B. Increasing Read Robustness
Transistor MSN in Fig. 3(b) suffers from the body effect: its positive source-to-body voltage V SB increases its threshold voltage V T , which aggravates the readout process of an already deteriorated logic "1". Similarly to a common practice in gaincell eDRAM design [10] , adding a coupling capacitor in form of a MOS capacitor (MCP) between the SN and the RWL, as shown in Fig. 3(c) , was found to considerably improve the read "1" robustness of our bitcell, as well. The positive RWL transition during the onset of a read operation couples onto the SN and temporarily rises the SN level, thereby strengthening the logic "1" and leading to a faster read operation.
The layout of the basic storage cell with NAND functionality is shown on the left-hand side of Fig. 4 . Compared with a minimum-drive, minimum-size, static latch and NAND gate from a commercial standard cell library, the silicon area of the proposed, custom-designed, multifunctional standard-cell is reduced by 70%.
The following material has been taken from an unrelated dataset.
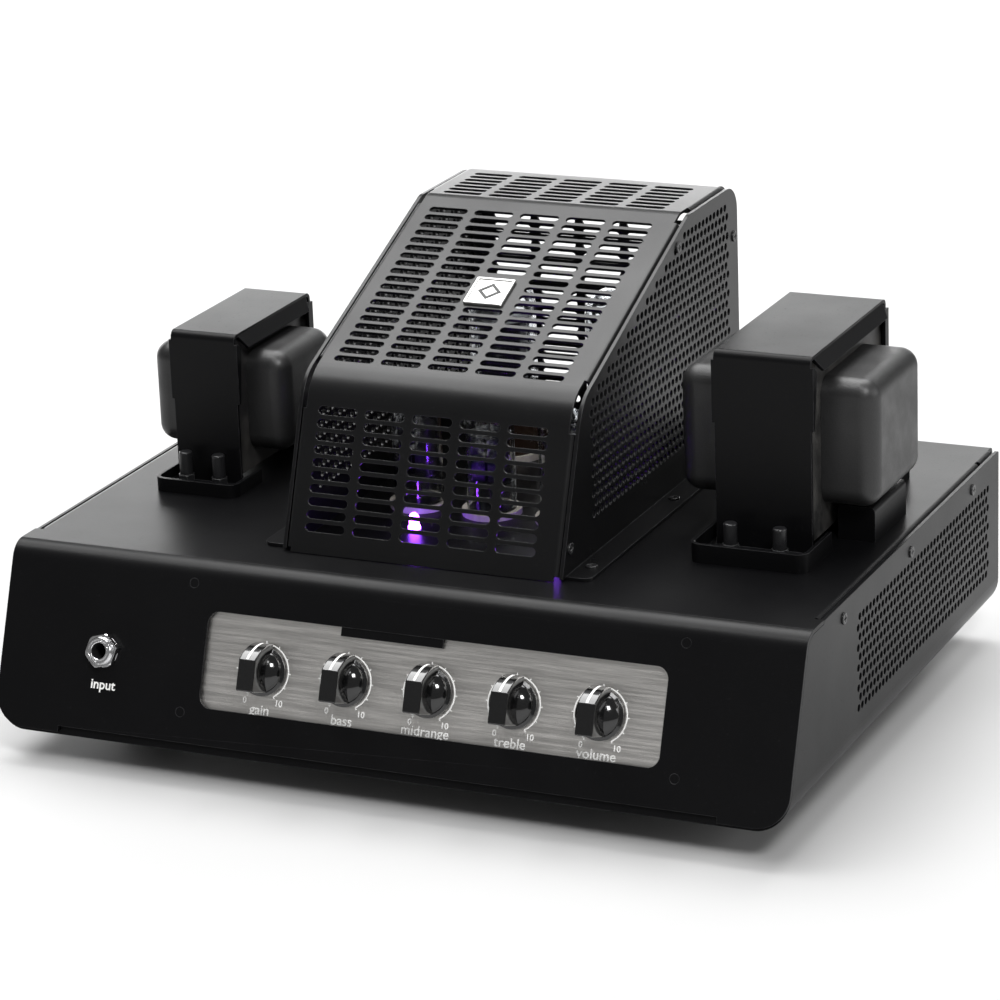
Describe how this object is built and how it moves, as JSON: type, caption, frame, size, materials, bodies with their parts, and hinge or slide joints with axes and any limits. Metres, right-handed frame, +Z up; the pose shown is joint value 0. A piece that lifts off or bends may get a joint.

IV. SILICON MEASUREMENT RESULTS
The above-described QC-LDPC decoder was manufactured in a 90nm CMOS technology. A chip microphotograph and a complete layout picture of the decoder core, surrounded by a pad-frame are shown in the middle of Fig. 4 . A total of 8 packaged dies were verified on a HP93000 digital tester; all measured dies were fully functional within the expected voltage and frequency range. 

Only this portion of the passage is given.